Bei diesem Vergleich zeigt Kerber überraschend viele Gemeinsamkeiten auf. Genau wie in dem pazifischen Inselstaat gehören Unwetter auch auf den ostfriesischen Inseln und den nordfriesischen Halligen zu den Folgen des Klimawandels, die das Leben am stärksten beeinträchtigen. Witterungsbedingte Versorgungsengpässe hat man hierzulande ebenfalls schon erlebt – etwa Frischwassermangel auf Hallig Hooge, nachdem 1962 infolge eines Sturms zahlreiche Wasserbehälter umgestürzt waren. Wie die l-Kiribati verfolgen auch die Bewohner der Nordseeinseln verschiedene Strategien, um mit den zahlreicher und heftiger werdenden Sturmfluten umzugehen. Während man auf Borkum das Wasser mit Schutzdünen und Befestigungsmauern abzuwehren versucht, haben sich die Bürger Hallig Hooges auf regelmäßige großflächige Überflutungen eingestellt: Die Häuser dort stehen auf erhöhten Warften. Und auch auf den deutschen Inseln findet die Vorstellung wenig Anklang, die Heimat zu verlassen und aufs Festland zu ziehen.
Eine Frage des Geldes
Um den Folgen des Klimawandels noch möglichst lange trotzen zu können, sind hier wie dort teure Anpassungsmaßnahmen nötig, die sich nur mit Unterstützung anderer umsetzen lassen.

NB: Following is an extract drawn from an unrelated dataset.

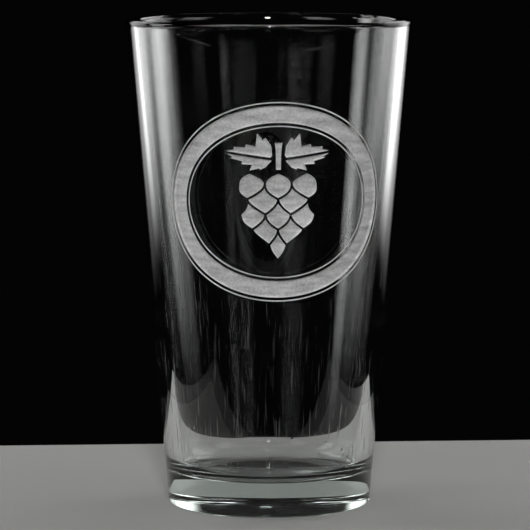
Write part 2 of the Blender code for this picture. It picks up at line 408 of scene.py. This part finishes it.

An der Stelle gibt es einen entscheidenden Unterschied zwischen den Ländern: Kiribati ist mehr oder weniger auf sich gestellt, während die deutsche Nordseeküste von umfangreichen Subventionen seitens Niedersachsens, der Bundesrepublik und der EU profitiert.
Kerber stellt ihren Analysen einen kurzen, aber gehaltvollen Abschnitt voran, der die wissenschaftlichen Hintergründe des Klimawandels zusammenfasst. Am Ende ihres Werks zieht sie ein kurzes Fazit. Ihre Begeisterung für das Thema Meer ist durchweg spürbar. Auch der Geschichte Kiribatis und anderen einschlägigen Themenfeldern widmet sie sich mit großer Detailliebe. Obgleich dabei vereinzelt der rote Faden verloren geht, gelingt ihr ein originelles, facettenreiches Buch. Im Allgemeinen lassen sich die Ausführungen der Autorin gut nachvollziehen; hier und da verwendet sie allerdings recht viel Fachjargon. Das Glossar ist hilfreich, auch wenn es umfangreicher sein könnte. Unterm Strich erscheint das Werk für Personen, die sich für den Klimawandel interessieren, dennoch sehr lesenswert.
Hinweis der Redaktion: Spektrum der Wissenschaft und Springer Science+Business Media gehören beide zur Verlagsgruppe Springer Nature. Dies hat jedoch keinen Einfluss auf die Rezensionen. Spektrum der Wissenschaft rezensiert Titel aus dem Springer-Verlag mit demselben Anspruch und nach denselben Kriterien wie Titel aus anderen Verlagen.